[Start of DATA EXCERPT]

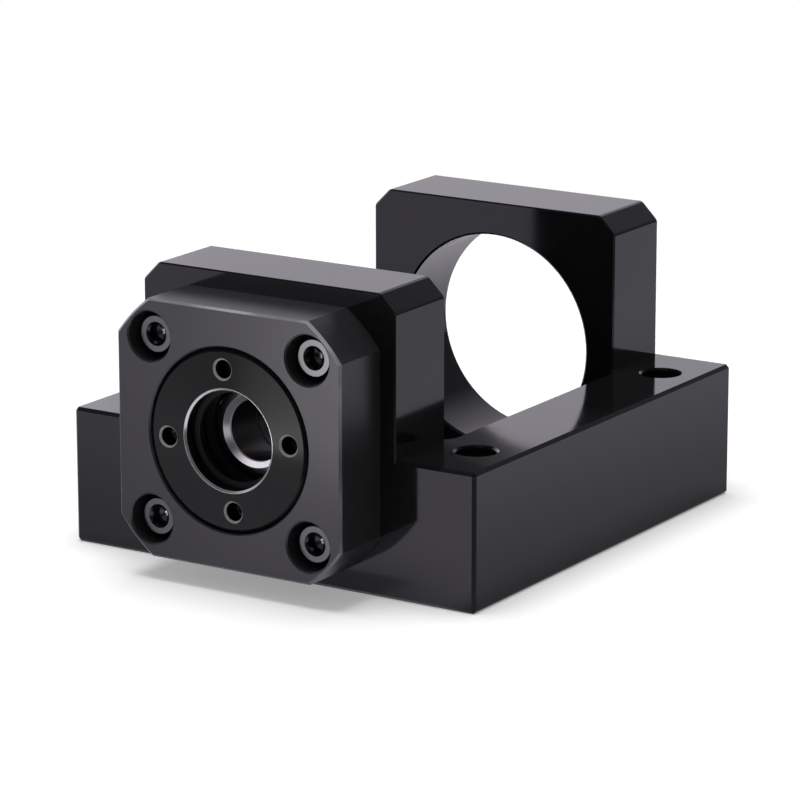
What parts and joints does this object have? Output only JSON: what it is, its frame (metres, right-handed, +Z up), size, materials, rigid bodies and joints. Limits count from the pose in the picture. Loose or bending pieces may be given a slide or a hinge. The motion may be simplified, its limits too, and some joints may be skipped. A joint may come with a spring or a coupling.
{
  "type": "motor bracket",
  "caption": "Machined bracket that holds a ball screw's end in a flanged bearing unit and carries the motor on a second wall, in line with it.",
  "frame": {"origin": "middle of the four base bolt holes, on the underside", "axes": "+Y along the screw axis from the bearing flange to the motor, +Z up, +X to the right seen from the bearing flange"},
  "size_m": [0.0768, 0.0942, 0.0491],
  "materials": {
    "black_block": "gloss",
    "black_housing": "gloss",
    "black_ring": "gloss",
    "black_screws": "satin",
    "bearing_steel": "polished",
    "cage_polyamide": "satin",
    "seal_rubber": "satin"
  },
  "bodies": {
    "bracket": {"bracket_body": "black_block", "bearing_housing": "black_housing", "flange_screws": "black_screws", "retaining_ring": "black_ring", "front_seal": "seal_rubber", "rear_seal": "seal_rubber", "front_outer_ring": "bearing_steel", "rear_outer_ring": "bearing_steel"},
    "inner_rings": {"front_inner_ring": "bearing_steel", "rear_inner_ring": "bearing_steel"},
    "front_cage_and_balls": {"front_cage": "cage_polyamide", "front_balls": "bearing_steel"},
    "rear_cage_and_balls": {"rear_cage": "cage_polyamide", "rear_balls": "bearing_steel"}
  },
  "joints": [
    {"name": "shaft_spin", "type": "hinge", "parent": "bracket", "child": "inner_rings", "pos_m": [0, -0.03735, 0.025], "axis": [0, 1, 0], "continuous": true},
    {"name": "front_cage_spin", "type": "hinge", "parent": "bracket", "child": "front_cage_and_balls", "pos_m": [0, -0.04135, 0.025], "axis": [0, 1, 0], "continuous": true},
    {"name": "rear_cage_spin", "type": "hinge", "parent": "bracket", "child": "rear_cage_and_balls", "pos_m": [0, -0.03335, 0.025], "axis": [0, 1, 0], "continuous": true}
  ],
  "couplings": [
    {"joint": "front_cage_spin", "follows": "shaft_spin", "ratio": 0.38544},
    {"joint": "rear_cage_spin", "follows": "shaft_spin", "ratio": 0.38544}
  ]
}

[End of DATA EXCERPT]

## WHAT THE EXERCISE ASKS
Extract the full listing above without altering anything.

## RESPONSE TO THIS TASK
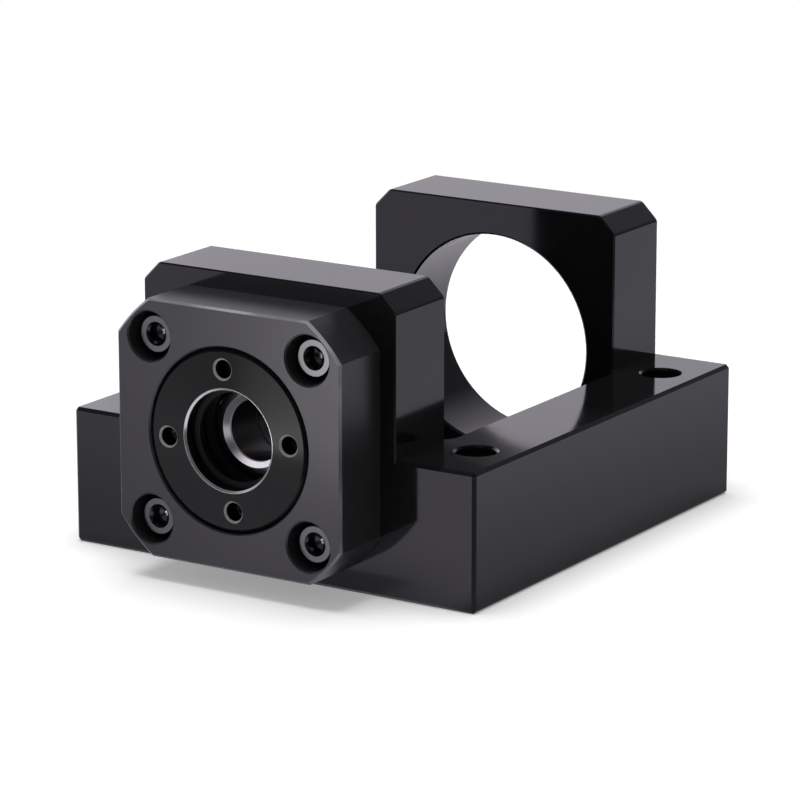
What parts and joints does this object have? Output only JSON: what it is, its frame (metres, right-handed, +Z up), size, materials, rigid bodies and joints. Limits count from the pose in the picture. Loose or bending pieces may be given a slide or a hinge. The motion may be simplified, its limits too, and some joints may be skipped. A joint may come with a spring or a coupling.
{
  "type": "motor bracket",
  "caption": "Machined bracket that holds a ball screw's end in a flanged bearing unit and carries the motor on a second wall, in line with it.",
  "frame": {"origin": "middle of the four base bolt holes, on the underside", "axes": "+Y along the screw axis from the bearing flange to the motor, +Z up, +X to the right seen from the bearing flange"},
  "size_m": [0.0768, 0.0942, 0.0491],
  "materials": {
    "black_block": "gloss",
    "black_housing": "gloss",
    "black_ring": "gloss",
    "black_screws": "satin",
    "bearing_steel": "polished",
    "cage_polyamide": "satin",
    "seal_rubber": "satin"
  },
  "bodies": {
    "bracket": {"bracket_body": "black_block", "bearing_housing": "black_housing", "flange_screws": "black_screws", "retaining_ring": "black_ring", "front_seal": "seal_rubber", "rear_seal": "seal_rubber", "front_outer_ring": "bearing_steel", "rear_outer_ring": "bearing_steel"},
    "inner_rings": {"front_inner_ring": "bearing_steel", "rear_inner_ring": "bearing_steel"},
    "front_cage_and_balls": {"front_cage": "cage_polyamide", "front_balls": "bearing_steel"},
    "rear_cage_and_balls": {"rear_cage": "cage_polyamide", "rear_balls": "bearing_steel"}
  },
  "joints": [
    {"name": "shaft_spin", "type": "hinge", "parent": "bracket", "child": "inner_rings", "pos_m": [0, -0.03735, 0.025], "axis": [0, 1, 0], "continuous": true},
    {"name": "front_cage_spin", "type": "hinge", "parent": "bracket", "child": "front_cage_and_balls", "pos_m": [0, -0.04135, 0.025], "axis": [0, 1, 0], "continuous": true},
    {"name": "rear_cage_spin", "type": "hinge", "parent": "bracket", "child": "rear_cage_and_balls", "pos_m": [0, -0.03335, 0.025], "axis": [0, 1, 0], "continuous": true}
  ],
  "couplings": [
    {"joint": "front_cage_spin", "follows": "shaft_spin", "ratio": 0.38544},
    {"joint": "rear_cage_spin", "follows": "shaft_spin", "ratio": 0.38544}
  ]
}